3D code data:
·····

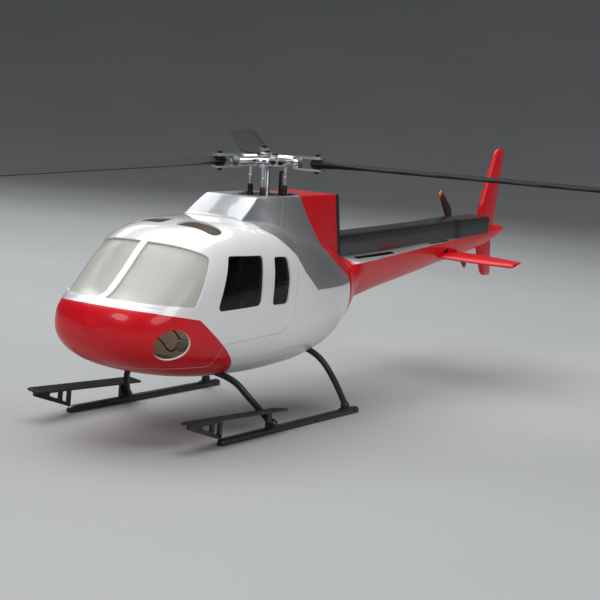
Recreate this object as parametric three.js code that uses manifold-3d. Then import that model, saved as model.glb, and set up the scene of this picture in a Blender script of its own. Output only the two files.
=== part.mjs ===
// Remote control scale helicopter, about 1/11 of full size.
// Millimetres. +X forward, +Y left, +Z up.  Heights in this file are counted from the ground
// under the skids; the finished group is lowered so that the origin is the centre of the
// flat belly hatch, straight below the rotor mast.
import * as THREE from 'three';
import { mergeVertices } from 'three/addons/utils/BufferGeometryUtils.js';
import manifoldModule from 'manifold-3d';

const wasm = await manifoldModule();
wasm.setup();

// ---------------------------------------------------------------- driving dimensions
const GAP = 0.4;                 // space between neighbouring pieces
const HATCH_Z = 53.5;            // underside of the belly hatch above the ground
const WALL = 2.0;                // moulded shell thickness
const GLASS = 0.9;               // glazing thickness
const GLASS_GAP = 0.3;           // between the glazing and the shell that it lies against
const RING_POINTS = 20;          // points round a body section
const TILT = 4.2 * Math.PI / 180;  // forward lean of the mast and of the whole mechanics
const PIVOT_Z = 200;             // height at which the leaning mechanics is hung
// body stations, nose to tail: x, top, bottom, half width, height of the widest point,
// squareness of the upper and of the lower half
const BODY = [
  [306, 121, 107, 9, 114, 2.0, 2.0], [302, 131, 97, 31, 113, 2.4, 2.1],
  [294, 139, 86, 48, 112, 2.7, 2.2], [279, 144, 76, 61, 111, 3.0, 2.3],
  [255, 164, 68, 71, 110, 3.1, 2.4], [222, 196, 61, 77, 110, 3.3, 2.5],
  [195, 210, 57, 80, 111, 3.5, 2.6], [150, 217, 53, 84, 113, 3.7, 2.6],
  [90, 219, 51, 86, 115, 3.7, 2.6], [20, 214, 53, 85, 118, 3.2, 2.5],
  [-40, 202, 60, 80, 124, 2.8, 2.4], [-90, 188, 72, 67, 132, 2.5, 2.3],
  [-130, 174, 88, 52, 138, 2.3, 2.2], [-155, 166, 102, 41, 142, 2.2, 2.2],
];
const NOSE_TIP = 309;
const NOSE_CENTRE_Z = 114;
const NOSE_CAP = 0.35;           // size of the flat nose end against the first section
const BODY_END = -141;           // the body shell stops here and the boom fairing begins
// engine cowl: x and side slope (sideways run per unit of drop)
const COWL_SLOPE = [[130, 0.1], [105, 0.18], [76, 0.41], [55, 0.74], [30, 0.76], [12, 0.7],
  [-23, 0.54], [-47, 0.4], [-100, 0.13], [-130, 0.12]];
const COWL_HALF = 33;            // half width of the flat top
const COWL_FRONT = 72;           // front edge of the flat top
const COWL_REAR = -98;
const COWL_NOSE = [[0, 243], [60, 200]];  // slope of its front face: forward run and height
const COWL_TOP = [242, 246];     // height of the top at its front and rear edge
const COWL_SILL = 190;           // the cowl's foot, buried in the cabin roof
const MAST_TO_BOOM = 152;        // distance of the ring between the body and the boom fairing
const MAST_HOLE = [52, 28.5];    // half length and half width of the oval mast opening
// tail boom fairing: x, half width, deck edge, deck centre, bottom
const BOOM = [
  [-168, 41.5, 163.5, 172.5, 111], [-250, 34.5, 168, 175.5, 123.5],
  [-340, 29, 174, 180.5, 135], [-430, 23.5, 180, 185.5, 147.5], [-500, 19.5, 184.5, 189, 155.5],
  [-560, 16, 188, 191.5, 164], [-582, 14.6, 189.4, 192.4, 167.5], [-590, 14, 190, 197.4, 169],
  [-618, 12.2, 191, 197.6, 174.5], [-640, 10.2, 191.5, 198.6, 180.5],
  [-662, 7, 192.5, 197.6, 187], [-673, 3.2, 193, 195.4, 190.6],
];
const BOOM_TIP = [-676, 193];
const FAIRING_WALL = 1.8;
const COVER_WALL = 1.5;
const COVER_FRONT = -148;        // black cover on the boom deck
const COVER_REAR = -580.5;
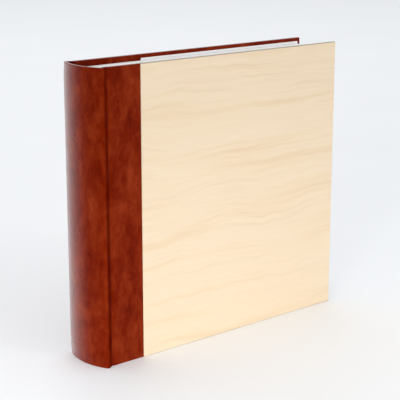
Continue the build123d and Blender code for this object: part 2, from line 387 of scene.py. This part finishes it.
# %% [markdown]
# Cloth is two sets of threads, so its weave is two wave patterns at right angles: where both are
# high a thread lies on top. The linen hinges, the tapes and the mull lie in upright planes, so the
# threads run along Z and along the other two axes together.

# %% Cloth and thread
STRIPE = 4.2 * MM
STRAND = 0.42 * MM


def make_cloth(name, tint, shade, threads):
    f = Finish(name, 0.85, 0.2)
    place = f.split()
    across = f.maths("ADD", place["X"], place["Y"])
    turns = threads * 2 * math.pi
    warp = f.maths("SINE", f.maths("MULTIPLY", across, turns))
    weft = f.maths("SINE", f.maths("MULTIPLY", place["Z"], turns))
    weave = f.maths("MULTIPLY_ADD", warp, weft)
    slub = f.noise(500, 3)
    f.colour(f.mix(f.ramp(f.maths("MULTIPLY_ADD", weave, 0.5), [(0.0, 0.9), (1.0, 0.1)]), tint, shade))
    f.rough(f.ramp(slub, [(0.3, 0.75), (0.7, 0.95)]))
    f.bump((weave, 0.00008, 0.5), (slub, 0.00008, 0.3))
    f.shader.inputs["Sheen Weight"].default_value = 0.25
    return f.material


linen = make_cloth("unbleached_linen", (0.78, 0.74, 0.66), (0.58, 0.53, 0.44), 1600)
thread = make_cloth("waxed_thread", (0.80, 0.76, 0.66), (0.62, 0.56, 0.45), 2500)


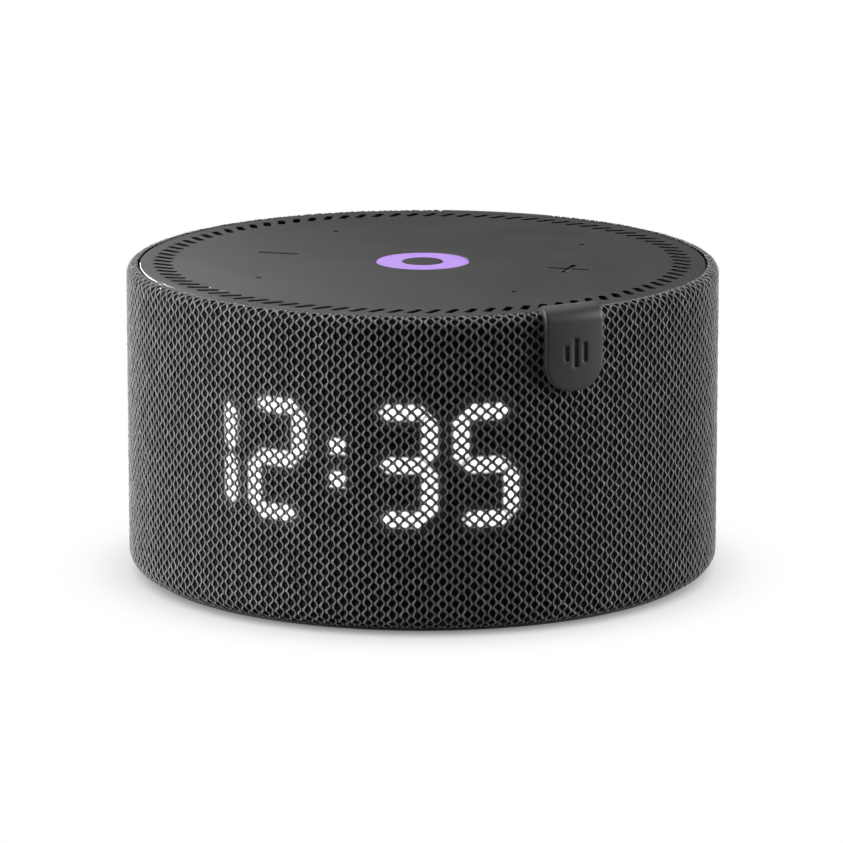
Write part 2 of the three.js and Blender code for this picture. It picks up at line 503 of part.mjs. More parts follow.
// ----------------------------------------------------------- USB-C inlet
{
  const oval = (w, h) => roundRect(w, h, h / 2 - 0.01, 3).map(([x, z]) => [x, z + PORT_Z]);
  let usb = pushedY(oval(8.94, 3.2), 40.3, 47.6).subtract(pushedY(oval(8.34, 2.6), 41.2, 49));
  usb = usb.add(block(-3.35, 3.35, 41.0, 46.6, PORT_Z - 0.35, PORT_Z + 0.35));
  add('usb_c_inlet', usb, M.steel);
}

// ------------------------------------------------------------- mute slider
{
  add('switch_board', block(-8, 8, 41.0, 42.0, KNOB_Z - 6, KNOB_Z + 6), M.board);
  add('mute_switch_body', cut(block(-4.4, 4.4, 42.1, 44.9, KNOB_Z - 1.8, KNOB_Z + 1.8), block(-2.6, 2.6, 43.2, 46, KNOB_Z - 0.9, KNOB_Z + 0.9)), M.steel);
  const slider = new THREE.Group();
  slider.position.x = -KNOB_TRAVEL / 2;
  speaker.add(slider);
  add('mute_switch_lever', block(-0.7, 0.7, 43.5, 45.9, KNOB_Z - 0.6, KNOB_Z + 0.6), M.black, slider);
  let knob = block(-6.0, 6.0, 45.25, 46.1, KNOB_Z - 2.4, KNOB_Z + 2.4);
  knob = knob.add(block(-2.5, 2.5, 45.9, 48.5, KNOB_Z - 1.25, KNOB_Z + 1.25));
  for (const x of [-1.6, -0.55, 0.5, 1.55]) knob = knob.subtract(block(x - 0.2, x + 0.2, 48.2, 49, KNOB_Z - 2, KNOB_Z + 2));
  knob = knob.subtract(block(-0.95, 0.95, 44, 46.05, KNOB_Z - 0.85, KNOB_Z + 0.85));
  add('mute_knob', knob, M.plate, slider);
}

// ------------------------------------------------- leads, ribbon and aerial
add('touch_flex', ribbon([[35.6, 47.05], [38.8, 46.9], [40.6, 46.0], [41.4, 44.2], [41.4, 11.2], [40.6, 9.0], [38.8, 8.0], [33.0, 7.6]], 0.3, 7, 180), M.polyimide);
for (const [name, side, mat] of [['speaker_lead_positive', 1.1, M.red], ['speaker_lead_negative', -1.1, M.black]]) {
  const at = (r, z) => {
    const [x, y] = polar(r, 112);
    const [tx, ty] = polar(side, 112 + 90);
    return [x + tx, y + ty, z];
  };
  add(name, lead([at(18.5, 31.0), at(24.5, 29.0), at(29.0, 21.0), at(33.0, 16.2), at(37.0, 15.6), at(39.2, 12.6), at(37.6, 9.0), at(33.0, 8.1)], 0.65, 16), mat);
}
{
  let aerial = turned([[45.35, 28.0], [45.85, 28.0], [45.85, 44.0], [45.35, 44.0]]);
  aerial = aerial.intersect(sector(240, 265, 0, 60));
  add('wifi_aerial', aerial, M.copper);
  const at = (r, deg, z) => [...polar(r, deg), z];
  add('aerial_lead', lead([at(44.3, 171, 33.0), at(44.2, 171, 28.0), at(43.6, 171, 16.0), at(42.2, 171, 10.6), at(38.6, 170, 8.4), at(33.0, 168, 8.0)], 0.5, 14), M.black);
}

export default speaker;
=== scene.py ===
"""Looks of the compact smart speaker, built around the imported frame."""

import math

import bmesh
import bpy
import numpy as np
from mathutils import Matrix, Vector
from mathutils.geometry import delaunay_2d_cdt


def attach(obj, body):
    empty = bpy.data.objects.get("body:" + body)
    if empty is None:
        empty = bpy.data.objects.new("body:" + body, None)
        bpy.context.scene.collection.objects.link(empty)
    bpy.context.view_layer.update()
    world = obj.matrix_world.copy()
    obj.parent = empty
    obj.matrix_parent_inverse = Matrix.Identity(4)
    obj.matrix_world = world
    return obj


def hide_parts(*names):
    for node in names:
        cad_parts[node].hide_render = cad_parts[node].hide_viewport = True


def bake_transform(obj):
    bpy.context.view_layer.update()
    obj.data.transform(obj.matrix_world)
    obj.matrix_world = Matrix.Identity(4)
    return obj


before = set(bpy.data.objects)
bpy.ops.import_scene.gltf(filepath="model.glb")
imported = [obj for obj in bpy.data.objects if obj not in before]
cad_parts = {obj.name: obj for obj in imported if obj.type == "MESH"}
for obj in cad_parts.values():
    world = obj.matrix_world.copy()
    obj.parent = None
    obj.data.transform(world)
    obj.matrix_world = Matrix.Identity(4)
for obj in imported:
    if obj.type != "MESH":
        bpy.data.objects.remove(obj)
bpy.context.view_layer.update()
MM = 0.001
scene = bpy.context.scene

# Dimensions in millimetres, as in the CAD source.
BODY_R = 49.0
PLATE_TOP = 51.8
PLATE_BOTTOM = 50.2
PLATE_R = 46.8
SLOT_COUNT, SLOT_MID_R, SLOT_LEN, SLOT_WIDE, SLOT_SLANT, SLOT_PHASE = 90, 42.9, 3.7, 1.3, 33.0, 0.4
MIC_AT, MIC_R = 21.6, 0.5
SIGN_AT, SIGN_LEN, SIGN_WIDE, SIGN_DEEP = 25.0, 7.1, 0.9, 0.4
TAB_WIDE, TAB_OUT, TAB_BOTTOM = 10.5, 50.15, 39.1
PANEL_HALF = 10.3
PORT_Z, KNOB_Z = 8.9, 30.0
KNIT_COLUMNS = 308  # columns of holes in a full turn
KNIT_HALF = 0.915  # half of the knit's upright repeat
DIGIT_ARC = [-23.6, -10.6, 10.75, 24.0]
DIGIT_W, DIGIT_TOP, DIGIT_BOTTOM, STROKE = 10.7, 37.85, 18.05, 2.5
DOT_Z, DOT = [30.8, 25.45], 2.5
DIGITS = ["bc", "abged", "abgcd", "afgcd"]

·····

- **Requirement**: Retype, in the same exact form, the lines of the material above from the line holding "ribbon and aerial" through the line holding "obj.data.transform(obj.matrix_world)".

- **Solution**:
// ------------------------------------------------- leads, ribbon and aerial
add('touch_flex', ribbon([[35.6, 47.05], [38.8, 46.9], [40.6, 46.0], [41.4, 44.2], [41.4, 11.2], [40.6, 9.0], [38.8, 8.0], [33.0, 7.6]], 0.3, 7, 180), M.polyimide);
for (const [name, side, mat] of [['speaker_lead_positive', 1.1, M.red], ['speaker_lead_negative', -1.1, M.black]]) {
  const at = (r, z) => {
    const [x, y] = polar(r, 112);
    const [tx, ty] = polar(side, 112 + 90);
    return [x + tx, y + ty, z];
  };
  add(name, lead([at(18.5, 31.0), at(24.5, 29.0), at(29.0, 21.0), at(33.0, 16.2), at(37.0, 15.6), at(39.2, 12.6), at(37.6, 9.0), at(33.0, 8.1)], 0.65, 16), mat);
}
{
  let aerial = turned([[45.35, 28.0], [45.85, 28.0], [45.85, 44.0], [45.35, 44.0]]);
  aerial = aerial.intersect(sector(240, 265, 0, 60));
  add('wifi_aerial', aerial, M.copper);
  const at = (r, deg, z) => [...polar(r, deg), z];
  add('aerial_lead', lead([at(44.3, 171, 33.0), at(44.2, 171, 28.0), at(43.6, 171, 16.0), at(42.2, 171, 10.6), at(38.6, 170, 8.4), at(33.0, 168, 8.0)], 0.5, 14), M.black);
}

export default speaker;
=== scene.py ===
"""Looks of the compact smart speaker, built around the imported frame."""

import math

import bmesh
import bpy
import numpy as np
from mathutils import Matrix, Vector
from mathutils.geometry import delaunay_2d_cdt


def attach(obj, body):
    empty = bpy.data.objects.get("body:" + body)
    if empty is None:
        empty = bpy.data.objects.new("body:" + body, None)
        bpy.context.scene.collection.objects.link(empty)
    bpy.context.view_layer.update()
    world = obj.matrix_world.copy()
    obj.parent = empty
    obj.matrix_parent_inverse = Matrix.Identity(4)
    obj.matrix_world = world
    return obj


def hide_parts(*names):
    for node in names:
        cad_parts[node].hide_render = cad_parts[node].hide_viewport = True


def bake_transform(obj):
    bpy.context.view_layer.update()
    obj.data.transform(obj.matrix_world)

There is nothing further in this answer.